╭──

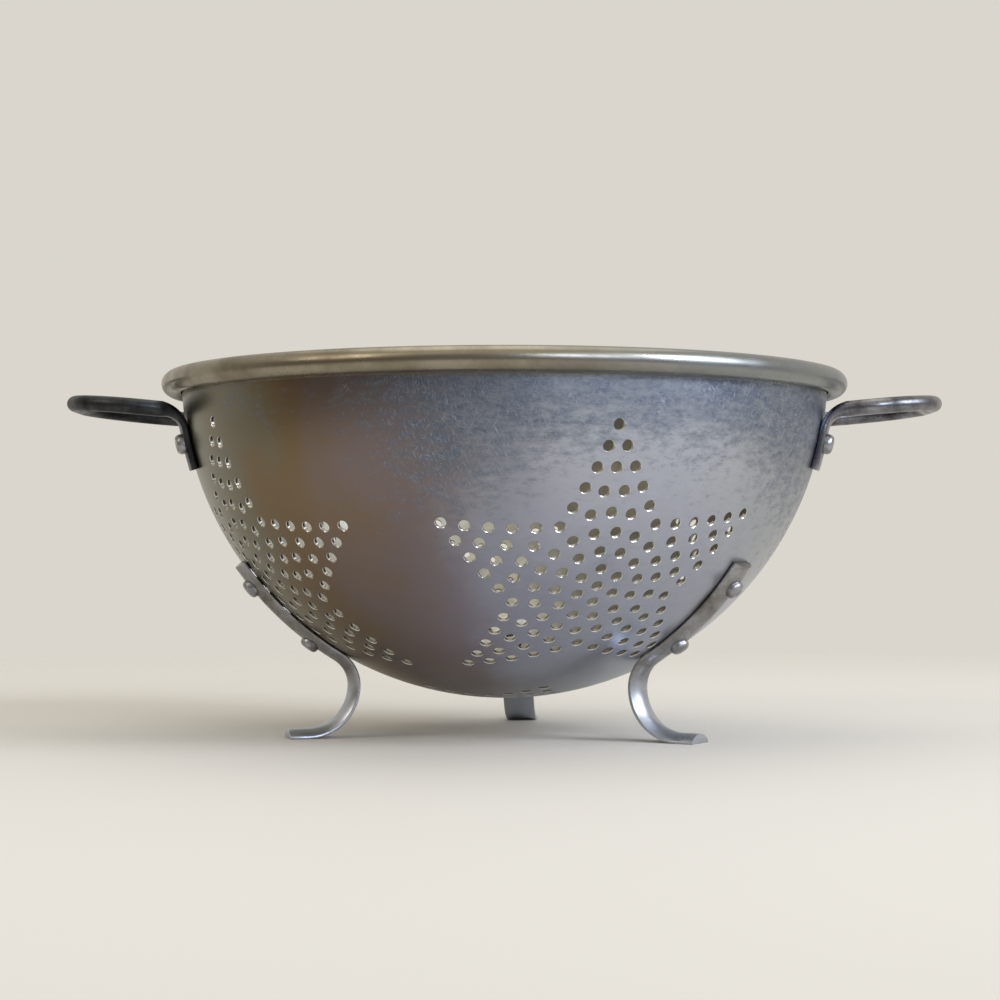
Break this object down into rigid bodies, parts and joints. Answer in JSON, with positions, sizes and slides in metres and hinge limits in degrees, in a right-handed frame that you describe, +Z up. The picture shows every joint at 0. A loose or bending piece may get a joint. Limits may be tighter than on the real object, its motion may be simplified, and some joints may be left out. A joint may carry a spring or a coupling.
{
  "type": "colander",
  "caption": "Footed half-round metal colander with rolled rim, star-shaped patterns of drain holes, riveted bar handles and riveted strap legs.",
  "frame": {"origin": "on the table under the middle of the bowl, level with the three feet", "axes": "+X towards the right handle, along the line through both handles; +Y towards the back leg, away from the viewer; +Z up"},
  "size_m": [0.3392, 0.266, 0.1398],
  "materials": {
    "bowl": "drawn sheet, satin from wear and scouring, with grey oxide bloom",
    "handle_left": "cast bar, darkened almost black by oxide and handling",
    "handle_right": "cast bar, gunmetal grey with rubbed bright tops",
    "leg": "half-oval bar, satin with rubbed edges",
    "rivet": "dull formed heads"
  },
  "bodies": {
    "root": {"bowl": "bowl", "handle_left": "handle_left", "handle_right": "handle_right", "leg_front_left": "leg", "leg_front_right": "leg", "leg_back": "leg", "rivet_leg_front_left_upper": "rivet", "rivet_leg_front_left_lower": "rivet", "rivet_leg_front_right_upper": "rivet", "rivet_leg_front_right_lower": "rivet", "rivet_leg_back_upper": "rivet", "rivet_leg_back_lower": "rivet", "rivet_handle_left_near": "rivet", "rivet_handle_left_far": "rivet", "rivet_handle_right_near": "rivet", "rivet_handle_right_far": "rivet"}
  },
  "joints": []
}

╰──

• _YOUR OBJECTIVE_
Give the listing again, word for word.

• _WRITTEN SOLUTION_
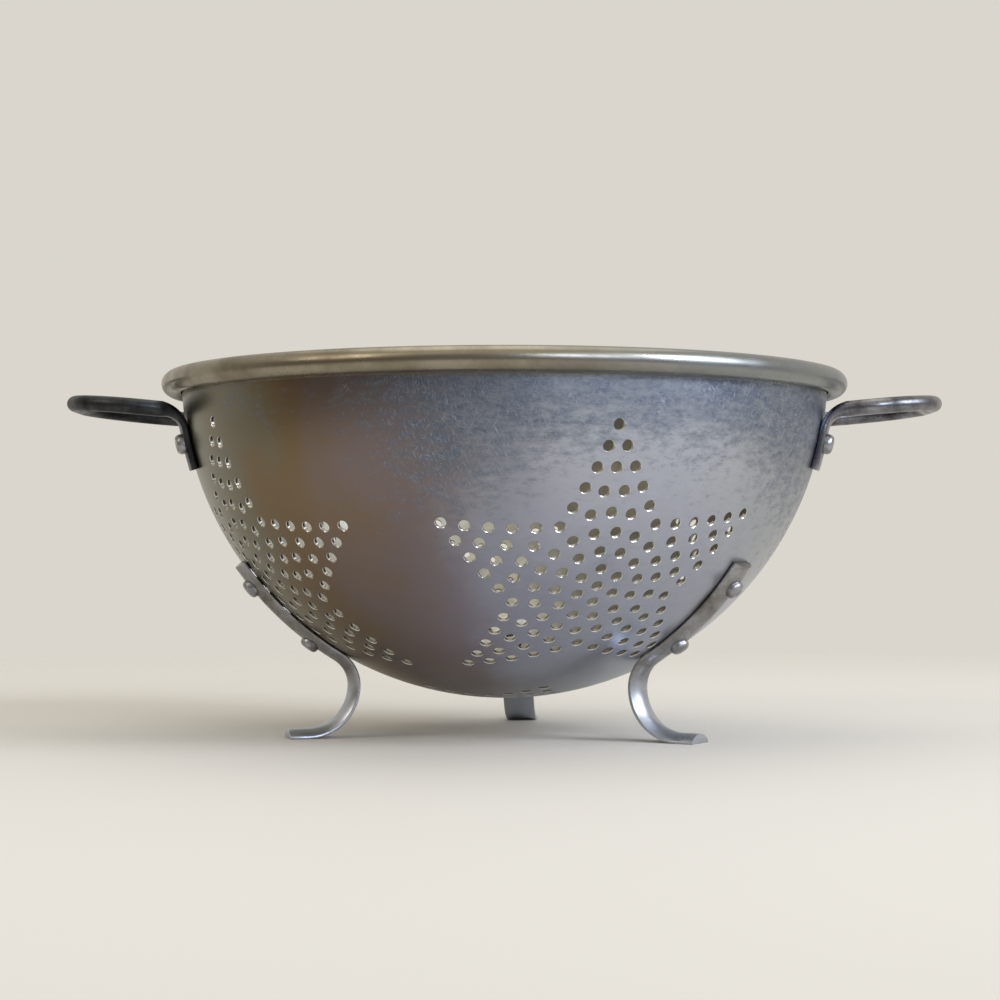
Break this object down into rigid bodies, parts and joints. Answer in JSON, with positions, sizes and slides in metres and hinge limits in degrees, in a right-handed frame that you describe, +Z up. The picture shows every joint at 0. A loose or bending piece may get a joint. Limits may be tighter than on the real object, its motion may be simplified, and some joints may be left out. A joint may carry a spring or a coupling.
{
  "type": "colander",
  "caption": "Footed half-round metal colander with rolled rim, star-shaped patterns of drain holes, riveted bar handles and riveted strap legs.",
  "frame": {"origin": "on the table under the middle of the bowl, level with the three feet", "axes": "+X towards the right handle, along the line through both handles; +Y towards the back leg, away from the viewer; +Z up"},
  "size_m": [0.3392, 0.266, 0.1398],
  "materials": {
    "bowl": "drawn sheet, satin from wear and scouring, with grey oxide bloom",
    "handle_left": "cast bar, darkened almost black by oxide and handling",
    "handle_right": "cast bar, gunmetal grey with rubbed bright tops",
    "leg": "half-oval bar, satin with rubbed edges",
    "rivet": "dull formed heads"
  },
  "bodies": {
    "root": {"bowl": "bowl", "handle_left": "handle_left", "handle_right": "handle_right", "leg_front_left": "leg", "leg_front_right": "leg", "leg_back": "leg", "rivet_leg_front_left_upper": "rivet", "rivet_leg_front_left_lower": "rivet", "rivet_leg_front_right_upper": "rivet", "rivet_leg_front_right_lower": "rivet", "rivet_leg_back_upper": "rivet", "rivet_leg_back_lower": "rivet", "rivet_handle_left_near": "rivet", "rivet_handle_left_far": "rivet", "rivet_handle_right_near": "rivet", "rivet_handle_right_far": "rivet"}
  },
  "joints": []
}